Und dann sind da noch die Helden Roms, lässt Herkules seine Muskeln spielen. Herkules und die Helden wirken in ihrer überhöhten Körperlichkeit wie aus einem modernen Fitnessstudio entsprungen. Übertrieben formt Goltzius jeden Muskel aus, als posiere sein Held wie 400 Jahre später Arnold Schwarzenegger. Aber: Diese Fülle ist andererseits irgendwann Reihung.

Das eigentlich Faszinierende, das Spannende, Überraschende der Ausstellung ist die wunderbare Farbmalerei von Pia Fries, die als Kern inmitten der vielen Goltzius-Stiche steht. Die Schweizer Malerin mit Atelier in Düsseldorf wird in wenigen Wochen den mit 50.000 Euro dotierten Gerhard-Altenbourg-Preis des Lindenau-Museums im thüringischen Altenburg ausgezeichnet. Das Kuratorium habe sich für "eine Vertreterin der reinsten Malerei" entschieden, hieß es zur Preisvergabe. Pia Fries ist die erste Frau, die diesen Preis bekommt. Dass sie eine Vertreterin der reinsten Malerei ist, kann jeder in der Klever Ausstellung sehen: Grandios ihre Farblandschaften über stürzende Muskelmänner auf weiß grundierten, dicken Holzplatten. Die Farbe ist pastos, mehr als fingerdick wie im spontanen Schwung auf die Leinwand gebracht. Fries setzt so den Sturz in Farbe und nichts als Farbe um. Die Grundlage für diese Bilder sind jene Männer, die Goltzius im 17. Jahrhundert in seiner Serie der Himmelstürmer stach. Männer, die vom Himmel fallen, die ins uferlose trudeln. Fries übernimmt sie als Siebdruck. Auf diese Bewegung des Falls, auf die verdrehten Körper, reagiert die Schweizerin mit einem ersten Farbauftrag, der die Bewegung des Fallens kommentiert, ihn in bunten Schwung versetzt. Auf diese Farbe wird die Figur oder werden Teile der Figur nochmals als Siebdruck gesetzt, die wiederum übermalt werden. So entsteht Schicht um Schicht ein neues Bild, das einerseits Goltzius ins Hier und Jetzt holt, den Stecher aber andererseits vergessen lässt in sich auflösenden Formen, die nur als schwungvolle Farbe daherkommen. Faszinierend.

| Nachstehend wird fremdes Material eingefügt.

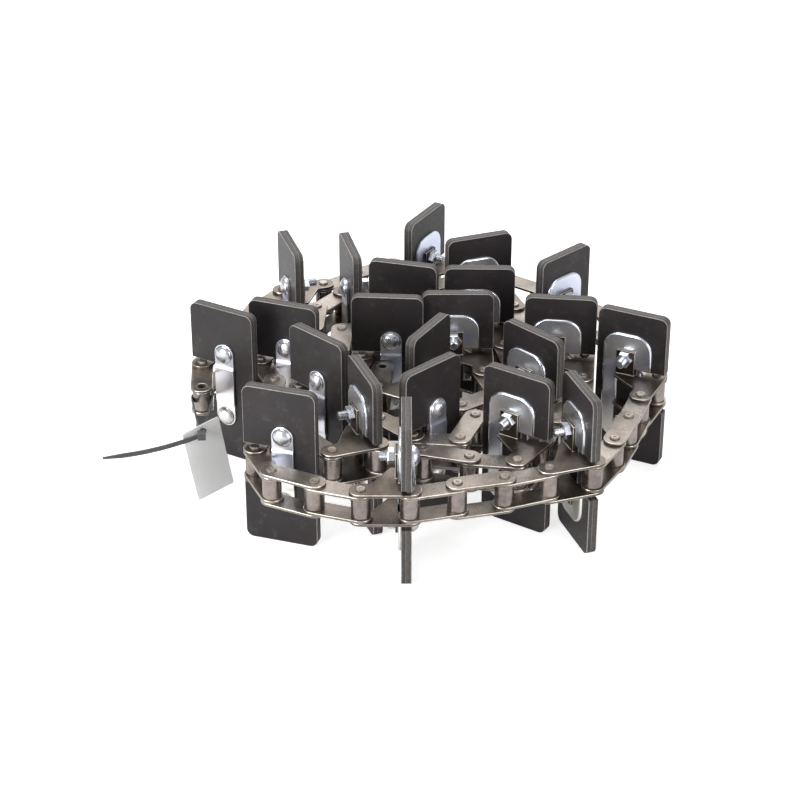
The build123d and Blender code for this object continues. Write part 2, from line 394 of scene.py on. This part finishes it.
def flight_places(strap, backing):
    """For each flight, a placement with X along the chain's travel, Y outward and Z up, at the strap's middle."""
    mesh = cad_copy(strap)
    plates = centres(backing)
    placed = []
    for shell in shells(mesh):
        centre = shell_centre(shell)
        faces = {face for vert in shell for face in vert.link_faces}
        widest = max(faces, key=lambda face: face.calc_area())
        travel = Vector((widest.normal.x, widest.normal.y, 0)).normalized()
        nearest = min(plates, key=lambda plate: (plate - centre).length)
        if travel.dot(nearest - centre) < 0:
            travel = -travel
        placed.append(Matrix.Translation(centre) @ Matrix.Rotation(math.atan2(travel.y, travel.x), 4, "Z"))
    mesh.free()
    return placed


def travel_at(places, shell):
    """The direction of travel of the flight that a solid belongs to."""
    middle = sum((v.co for v in shell), Vector()) / len(shell)
    nearest = min(places, key=lambda place: (place.translation - middle).length)
    return nearest.to_3x3() @ Vector((1, 0, 0))


def banded(tree, factor, stops):
    """The colour of a ramp through (position, colour) stops."""
    ramp = add_node(tree, "ShaderNodeValToRGB", Fac=factor)
    while len(ramp.color_ramp.elements) < len(stops):
        ramp.color_ramp.elements.new(0.5)
    for element, (spot, colour) in zip(ramp.color_ramp.elements, stops):
        element.position = spot
        element.color = colour
    return ramp.outputs["Color"]


rubber_face, tree, shader = new_material("rubber_face")
place = add_node(tree, "ShaderNodeTexCoord").outputs["Object"]
bloom = spread(tree, noise(tree, place, 14.0, 4.0, 0.55), 0.35, 0.7)
scuff = noise(tree, place, 260.0, 5.0, 0.7)
dust = spread(tree, noise(tree, place, 75.0, 9.0, 0.78), 0.55, 0.75, 0.0, 0.55)
black = mixed(tree, bloom, (0.0175, 0.0143, 0.0151, 1), (0.037, 0.031, 0.0325, 1))
connect(
    tree, shader, Base_Color=mixed(tree, dust, black, (0.12, 0.108, 0.105, 1)),
    Roughness=spread(tree, scuff, 0.3, 0.7, 0.35, 0.47), Specular_IOR_Level=0.38,
    Normal=bump(tree, scuff, 0.06, 0.0003),
)

rubber_cut, tree, shader = new_material("rubber_cut")
place = add_node(tree, "ShaderNodeTexCoord").outputs["Object"]
ply = add_node(tree, "ShaderNodeAttribute")
ply.attribute_name = "ply"
drift = spread(tree, noise(tree, place, 60.0, 2.0), 0.0, 1.0, -0.06, 0.06)
across = add_node(tree, "ShaderNodeMath", _0=ply.outputs["Fac"], _1=drift)
# The pale stops at 0.03 and 0.97, next to the faces, are painted highlights along the arrises; the middle ones are
# the plies and their join.
plies_and_arris_highlights = banded(tree, across.outputs[0], (
    (0.03, (0.33, 0.3, 0.29, 1)),
    (0.1, (0.05, 0.045, 0.042, 1)),
    (0.44, (0.085, 0.077, 0.071, 1)),
    (0.49, (0.02, 0.018, 0.017, 1)),
    (0.54, (0.2, 0.182, 0.175, 1)),
    (0.62, (0.045, 0.041, 0.038, 1)),
    (0.9, (0.06, 0.055, 0.051, 1)),
    (0.97, (0.28, 0.255, 0.245, 1)),
))
fray = noise(tree, place, 420.0, 4.0, 0.7)
grey = spread(tree, fray, 0.3, 0.65, 0.4, 1.5)
connect(
    tree, shader, Base_Color=mixed(tree, 0.55, plies_and_arris_highlights, grey, "MULTIPLY"), Roughness=0.62,
    Normal=bump(tree, fray, 0.35, 0.0005),
)

flights = {}
for tail in ("1", "5", "9", "coil"):
    flights[tail] = flight_places("clamp_strap_" + tail, "backing_plate_" + tail)
    mesh = cad_copy("paddle_" + tail)
    thickness = mesh.verts.layers.float.new("ply")
    for shell in shells(mesh):
        travel = travel_at(flights[tail], shell)
        reach = [v.co.dot(travel) for v in shell]
        for vert, distance in zip(shell, reach):
            vert[thickness] = (distance - min(reach)) / (max(reach) - min(reach))
        for face in {face for vert in shell for face in vert.link_faces}:
            face.material_index = 0 if abs(face.normal.dot(travel)) > facing_travel else 1
    # The arris rounding takes the cut-edge colour at its pale ends: a painted highlight.
    soften(mesh, paddle_arris, 2)
    materials = (rubber_face, rubber_cut, rubber_cut)
    piece("rubber_paddle_" + tail, mesh, body_of["paddle_" + tail], materials, "paddle_rubber", "paddle_" + tail)

# ---------------------------------------------------------------------------------------------------------------
# Backing plates and straps. Pressed from thin sheet and bright zinc plated with a blue passivation; the colour runs
# with height in the scene, cream low down and white at the top. The bolts clamp them to the rubber, and the strap
# is bowed forward between its bolts.
# ---------------------------------------------------------------------------------------------------------------
fold_radius = 0.0019
fold_segments = 4
fold_slack = 0.0002
fold_limit = math.radians(60)
back_arris = 0.0003
strap_arris = 0.0004
bow_depth = 0.0009
bow_start = 0.021
bow_end = 0.0165
bow_steps = 8


def zinc(name, tints, rough):
    """Bright blue zinc whose colour follows height in the scene, with a cloudy wander: cream low down, blue higher
    up, white at the top.
    """
    material, tree, shader = new_material(name)
    place = add_node(tree, "ShaderNodeTexCoord").outputs["Object"]
    cloud = noise(tree, place, 9.0, 1.0, 0.4)
    height = add_node(tree, "ShaderNodeSeparateXYZ", Vector=place).outputs["Z"]
    level = add_node(tree, "ShaderNodeMath", _0=spread(tree, height, -0.05, 0.055, -0.35, 0.35), _1=cloud)
    streak = noise(tree, place, 30.0, 2.0, 0.5)
    connect(
        tree, shader, Base_Color=banded(tree, level.outputs[0], tints),
        Roughness=spread(tree, streak, 0.3, 0.7, rough - 0.03, rough + 0.04),
        Normal=bump(tree, cloud, 0.15, 0.004), Metallic=1.0,
    )
    return material


def cut_across(mesh, spot, normal):
    """Adds a row of edges where a plane meets the mesh."""
    geometry = list(mesh.verts) + list(mesh.edges) + list(mesh.faces)
    bmesh.ops.bisect_plane(mesh, geom=geometry, dist=0.000001, plane_co=spot, plane_no=normal)


cream = (0.97, 0.93, 0.85, 1)
pale = (0.84, 0.87, 0.96, 1)
blue = (0.64, 0.7, 0.9, 1)
white = (0.93, 0.95, 0.98, 1)
zinc_sheet = zinc("zinc_sheet", ((0.2, cream), (0.48, pale), (0.62, blue), (0.8, white)), 0.32)
zinc_edge = zinc("zinc_edge", ((0.3, (0.94, 0.93, 0.9, 1)), (0.7, (0.78, 0.82, 0.9, 1))), 0.22)
for tail, places in flights.items():
    body = body_of["paddle_" + tail]
    mesh = cad_copy("backing_plate_" + tail)
    folds = []
    for shell in shells(mesh):
        travel = travel_at(places, shell)
        front = max(v.co.dot(travel) for v in shell) - fold_slack
        rim = {e for v in shell for e in v.link_edges if all(end.co.dot(travel) > front for end in e.verts)}
        folds += [e for e in rim if len(e.link_faces) == 2 and e.calc_face_angle() > fold_limit]
    bmesh.ops.bevel(
        mesh, geom=folds, affect="EDGES", offset=fold_radius, offset_type="OFFSET", segments=fold_segments,
        profile=0.5, material=1, clamp_overlap=True,
    )
    soften(mesh, back_arris, 1, 60)
    piece("zinc_backing_" + tail, mesh, body, (zinc_sheet, zinc_edge), "zinc_plate", "backing_plate_" + tail)
    mesh = cad_copy("clamp_strap_" + tail)
    for step in range(-1, bow_steps + 2):
        height = bow_end + (bow_start - bow_end) * step / bow_steps
        cut_across(mesh, (0, 0, height), (0, 0, 1))
        cut_across(mesh, (0, 0, -height), (0, 0, 1))
    for shell in shells(mesh):
        travel = travel_at(places, shell)
        for vert in shell:
            rise = min(1, max(0, (bow_start - abs(vert.co.z)) / (bow_start - bow_end)))
            vert.co -= travel * bow_depth * (1 - math.cos(math.pi * rise)) / 2
    soften(mesh, strap_arris, 1)
    piece("zinc_strap_" + tail, mesh, body, (zinc_sheet, zinc_edge), "zinc_plate", "clamp_strap_" + tail)

# ---------------------------------------------------------------------------------------------------------------
# Bolts and nuts. Cup-head bolts go through strap, rubber, backing plate and tab; a zinc plated hexagon nut pulls
# them tight, and a few turns of thread stand out past it.
# ---------------------------------------------------------------------------------------------------------------
bolt_from_strap_end = 0.010
strap_half_thickness = 0.00125
clamped_stack = 0.0141
nut_height = 0.0064
nut_flats = 0.013
nut_chamfer = 0.0007
thread_radius = 0.004
thread_depth = 0.0005
thread_reach = 0.008
thread_turns = 6
thread_point = 0.0004
thread_bury = 0.0003
cup_rings = ((0.009, 0.0), (0.009, 0.0006), (0.0078, 0.0022), (0.0056, 0.0037), (0.0029, 0.0045), (0.0006, 0.0046))
zinc_bright = zinc("zinc_bright", ((0.3, (0.8, 0.8, 0.78, 1)), (0.7, (0.64, 0.66, 0.71, 1))), 0.26)
strap_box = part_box("clamp_strap_1")
bolt_height = (strap_box[1][2] - strap_box[0][2]) / 2 - bolt_from_strap_end
nut_seat = strap_half_thickness + clamped_stack

screw_rings = []
for turn in range(thread_turns):
    start = turn * thread_reach / thread_turns
    screw_rings.append((thread_radius - thread_depth, start))
    screw_rings.append((thread_radius, start + thread_reach / thread_turns / 2))
screw_rings.append((thread_radius - thread_depth, thread_reach - thread_point))
screw_rings.append((thread_radius - thread_depth - thread_point, thread_reach))
cup_head = turned(cup_rings, 24)
screw_end = turned(screw_rings, 16)

nut_mesh = bmesh.new()
nut_radius = nut_flats / math.sqrt(3)
bmesh.ops.create_cone(nut_mesh, cap_ends=True, segments=6, radius1=nut_radius, radius2=nut_radius, depth=nut_height)
bmesh.ops.translate(nut_mesh, verts=nut_mesh.verts, vec=(0, 0, nut_height / 2))
rims = [e for e in nut_mesh.edges if abs(e.verts[0].co.z - e.verts[1].co.z) < nut_height / 2]
bmesh.ops.bevel(nut_mesh, geom=rims, affect="EDGES", offset=nut_chamfer, segments=2, profile=0.5, material=1)
nut = bpy.data.meshes.new("nut")
nut_mesh.to_mesh(nut)
nut_mesh.free()

forward = Matrix.Rotation(math.pi / 2, 4, "Y")
backward = Matrix.Rotation(-math.pi / 2, 4, "Y")
for tail, places in flights.items():
    body = body_of["paddle_" + tail]
    rows = [place @ Matrix.Translation((0, 0, side * bolt_height)) for place in places for side in (1, -1)]
    at_head = Matrix.Translation((-strap_half_thickness, 0, 0)) @ backward
    at_nut = Matrix.Translation((nut_seat, 0, 0)) @ forward
    at_thread = Matrix.Translation((nut_seat + nut_height - thread_bury, 0, 0)) @ forward
    heads = repeat(cup_head, [row @ at_head for row in rows])
    screws = repeat(screw_end, [row @ at_thread for row in rows])
    nuts = repeat(nut, [row @ at_nut for row in rows])
    bolts_for = () if tail == "coil" else ("cup_bolts_" + tail,)
    nuts_for = () if tail == "coil" else ("hex_nuts_" + tail,)
    piece("cup_heads_" + tail, heads, body, (zinc_bright,), "zinc_bolt", *bolts_for)
    piece("screw_ends_" + tail, screws, body, (zinc_bright,), "zinc_bolt")
    piece("nuts_" + tail, nuts, body, (zinc_bright, zinc_bright), "zinc_bolt", *nuts_for)

# ---------------------------------------------------------------------------------------------------------------
# Hang card and cable tie. A bare coated card hangs by its hole on a dark nylon tie, which is looped round the
# roller at the free end; the card has taken a slight curl and the loose tail of the tie droops and tapers.
# ---------------------------------------------------------------------------------------------------------------
card_white, tree, shader = new_material("card_white")
place = add_node(tree, "ShaderNodeTexCoord").outputs["Object"]
fibre = noise(tree, place, 500.0, 4.0, 0.6)
paper = mixed(tree, spread(tree, fibre, 0.3, 0.7), (0.92, 0.92, 0.925, 1), (0.97, 0.97, 0.965, 1))
connect(tree, shader, Base_Color=paper, Roughness=0.42, Normal=bump(tree, fibre, 0.05, 0.0002))

tie_nylon, tree, shader = new_material("tie_nylon")
place = add_node(tree, "ShaderNodeTexCoord").outputs["Object"]
grain = noise(tree, place, 300.0, 3.0, 0.6)
nylon = mixed(tree, spread(tree, grain, 0.3, 0.7), (0.05, 0.05, 0.053, 1), (0.085, 0.085, 0.09, 1))
connect(tree, shader, Base_Color=nylon, Roughness=spread(tree, grain, 0.0, 1.0, 0.34, 0.56))

card_arris = 0.0002
card_curl = 0.004
card_steps = 12
mesh = cad_copy("hang_card")
low, high = (Vector(corner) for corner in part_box("hang_card"))
for step in range(1, card_steps):
    cut_across(mesh, high.lerp(low, step / card_steps), (0, 0, 1))
card_face = max(mesh.faces, key=lambda face: face.calc_area())
facing = Vector((card_face.normal.x, card_face.normal.y, 0)).normalized()
facing = facing if facing.y < 0 else -facing
for vert in mesh.verts:
    hang = (high.z - vert.co.z) / (high.z - low.z)
    vert.co += facing * card_curl * hang * hang
soften(mesh, card_arris, 1)
piece("white_card", mesh, body_of["hang_card"], (card_white, card_white), "card", "hang_card")

tie_arris = 0.0003
loop_radius = 0.012
head_to_strap = 1.1
tail_steps = 16
tail_droop = 0.0035
taper_start = 0.8
tip_taper = 0.55
mesh = cad_copy("cable_tie")
tie_half_width = max(v.co.z for v in mesh.verts if v.co.length < loop_radius)
head = [v.co for v in mesh.verts if abs(v.co.z) > tie_half_width * head_to_strap]
head_middle = sum(head, Vector()) / len(head)
head_reach = max((spot - head_middle).length for spot in head)
tip = min(mesh.verts, key=lambda vert: vert.co.x).co.copy()
tail = Vector((tip.x - head_middle.x, tip.y - head_middle.y, 0))
for step in range(1, tail_steps):
    along_tail = head_reach / tail.length + (1 - head_reach / tail.length) * step / tail_steps
    cut_across(mesh, head_middle + tail * along_tail, tail)
for vert in mesh.verts:
    along_tail = (vert.co - head_middle).dot(tail) / tail.length_squared
    if along_tail * tail.length > head_reach:
        vert.co.z *= 1 - tip_taper * max(0, along_tail - taper_start) / (1 - taper_start)
        vert.co.z -= tail_droop * math.sin(math.pi * along_tail)
soften(mesh, tie_arris, 1)
piece("nylon_tie", mesh, body_of["cable_tie"], (tie_nylon, tie_nylon), "tie_nylon", "cable_tie")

"Es geht hier um den Rhythmus, um die Bewegung. Um die Körperlichkeit, die Stofflichkeit der Farbe", erklärt Pia Fries. Tatsächlich ließe sich die Farbe, dürfte man die Bilder anfassen, geradezu erfühlen, so skulptural stehen auf als Farbbewegung auf der mattweißen Holzplatte. Zuletzt bleiben mächtige Farbschwünge, die von Goltzius erzählen, wenn man seine Bilder gegenüber hat, wenn man weiß, dass eines seiner Bilder den Anstoß für diese Auseinandersetzung gegeben hat. Tatsächlich ist Fries Malerei aber vor allem eigenständige, abstrakte Version einer sich bewegenden Fahne, einer Figur, eines fallenden Mannes. "Die Bewegung des Farbauftrags wird wichtiger als die ganze Ikonographie des Vorbilds", sagt Museumsdirektor Harald Kunde. Die Autonomie der Farbe ist dann so stark, dass ungemein starke, abstrakte Malerei bleibt.